Tahitian pearls are easy to wear. The dark body color goes with far more than people expect and pairs cleanly with both gold and silver, so the recipient can work the piece into many outfits rather than saving it for one occasion.

Styling Tahitian Pearls

A few ways they tend to be worn:

  • Layering: A pearl strand mixed with finer chains for a layered look.
  • Mix and Match: Paired with colored stones, or with gold or silver, depending on the overtone.
  • Statement Pieces: A single bold pearl or strand against plain clothing, letting the pearl carry the look.

Beyond Jewelry: The Cultural Significance

Pearls matter in Polynesia beyond their looks. They feature in significant occasions and carry local meaning, and knowing that background is part of why a Tahitian pearl reads as a more considered gift than a generic piece of jewelry.

Connection to Nature

A Tahitian pearl is, plainly, a natural product of the sea, grown by a living oyster in a specific lagoon. For someone who values that kind of origin, the gift carries an extra layer of meaning that a manufactured object can't.

Elevating Your Gifting Game

If you want to go further, a custom piece built around a particular pearl (or a few) makes the gift unmistakably personal. Choosing the pearls and the setting yourself shows a level of effort that a shelf piece can't match.

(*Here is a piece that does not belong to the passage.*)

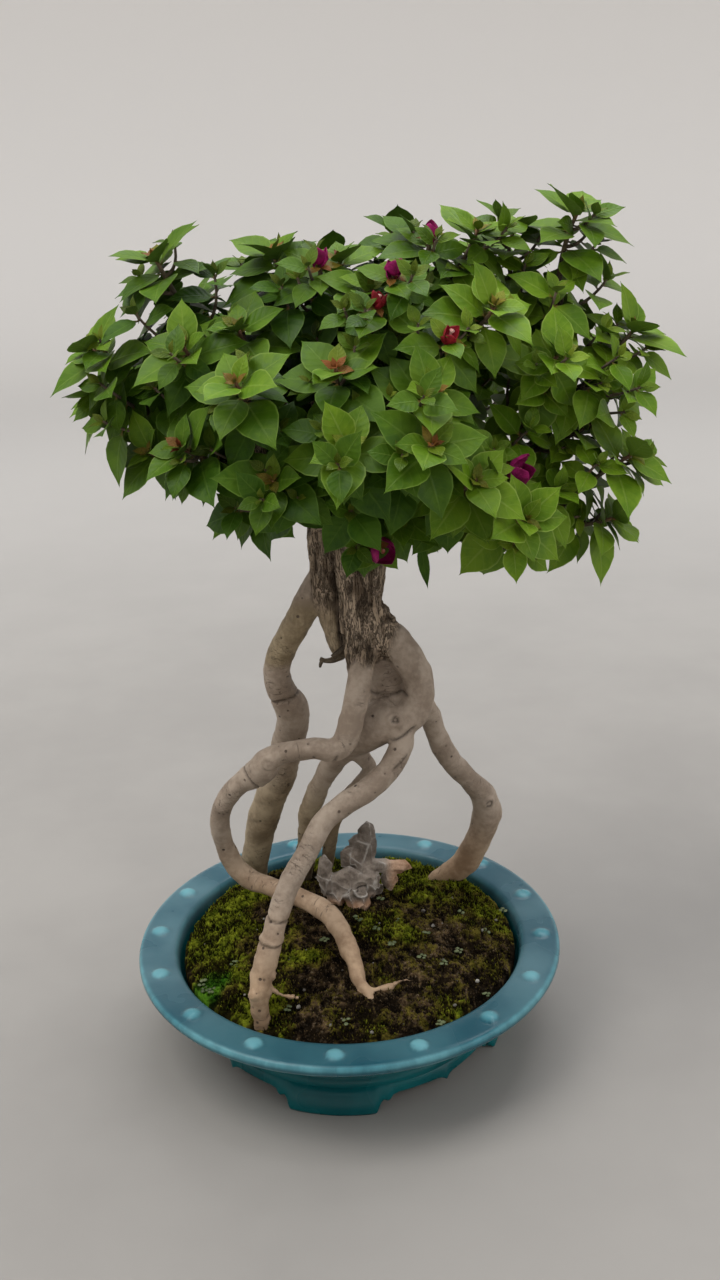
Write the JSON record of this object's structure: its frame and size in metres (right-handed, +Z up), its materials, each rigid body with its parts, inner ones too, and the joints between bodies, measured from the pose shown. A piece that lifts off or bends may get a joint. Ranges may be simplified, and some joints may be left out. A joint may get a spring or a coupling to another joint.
{
  "type": "bougainvillea bonsai",
  "caption": "Bougainvillea bonsai with a leafy crown and magenta bracts, its exposed roots standing over a stone in a round blue-green glazed pot with feet.",
  "frame": {"origin": "middle of the bounding box on the ground plane under the pot's feet", "axes": "+Z up, -Y towards the viewer of the picture, +X to the viewer's right"},
  "size_m": [0.4638, 0.3666, 0.6949],
  "materials": {
    "glaze": "glossy blue-green glaze",
    "soil": "damp matt soil under moss",
    "stone": "rough grey-brown rock",
    "bark": "smooth pale roots and rough furrowed bark",
    "bract": "thin papery magenta",
    "leaf": "soft green with a light sheen"
  },
  "bodies": {
    "root": {"pot": "glaze", "soil": "soil", "stone": "stone", "tree": "bark", "bloom_top_left": "bract", "bloom_top_pink": "bract", "bloom_top_red": "bract", "bloom_crest": "bract", "bloom_red": "bract", "bloom_right": "bract", "bloom_low": "bract", "spray_top_left": "leaf", "spray_left_tip": "leaf", "spray_left_front": "leaf", "spray_left_upper": "leaf", "spray_bright_left": "leaf", "spray_crest_left": "leaf", "spray_crest_middle": "leaf", "spray_crest_front": "leaf", "spray_front_upper": "leaf", "spray_front_bright": "leaf", "spray_front_right": "leaf", "spray_front_low_right": "leaf", "spray_yellow": "leaf", "spray_bright_right": "leaf", "spray_right_low_tip": "leaf", "spray_right_inner": "leaf", "spray_right_tip": "leaf", "spray_top_right": "leaf", "spray_crest_right": "leaf", "spray_crest_peak": "leaf", "spray_middle_right": "leaf", "spray_low_left": "leaf", "spray_left_drop": "leaf", "spray_left_bud": "leaf", "spray_left_under": "leaf", "spray_right_under": "leaf", "spray_front_under": "leaf", "spray_left_skirt": "leaf", "spray_right_front": "leaf", "spray_back_left_low": "leaf", "spray_back_left": "leaf", "spray_back_middle_left": "leaf", "spray_back_middle": "leaf", "spray_back_middle_right": "leaf", "spray_back_right": "leaf", "spray_back_right_side": "leaf", "spray_back_low_left": "leaf", "spray_back_low_middle": "leaf", "spray_back_low_right": "leaf", "spray_back_side_right": "leaf"}
  },
  "joints": []
}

A Lasting Impression with Tahitian Pearls

A Tahitian pearl gift, especially a black tahitian pearl, is something the recipient can wear for decades and pass on after that. Every time they put it on, it carries the thought behind it.

Focus on the things that actually matter: real quality, a piece that suits them, and a bit of personal context. Get those right and a Tahitian pearl is about as memorable a gift as jewelry gets.

Pick the right pearls, give them well, and let the gift do the talking.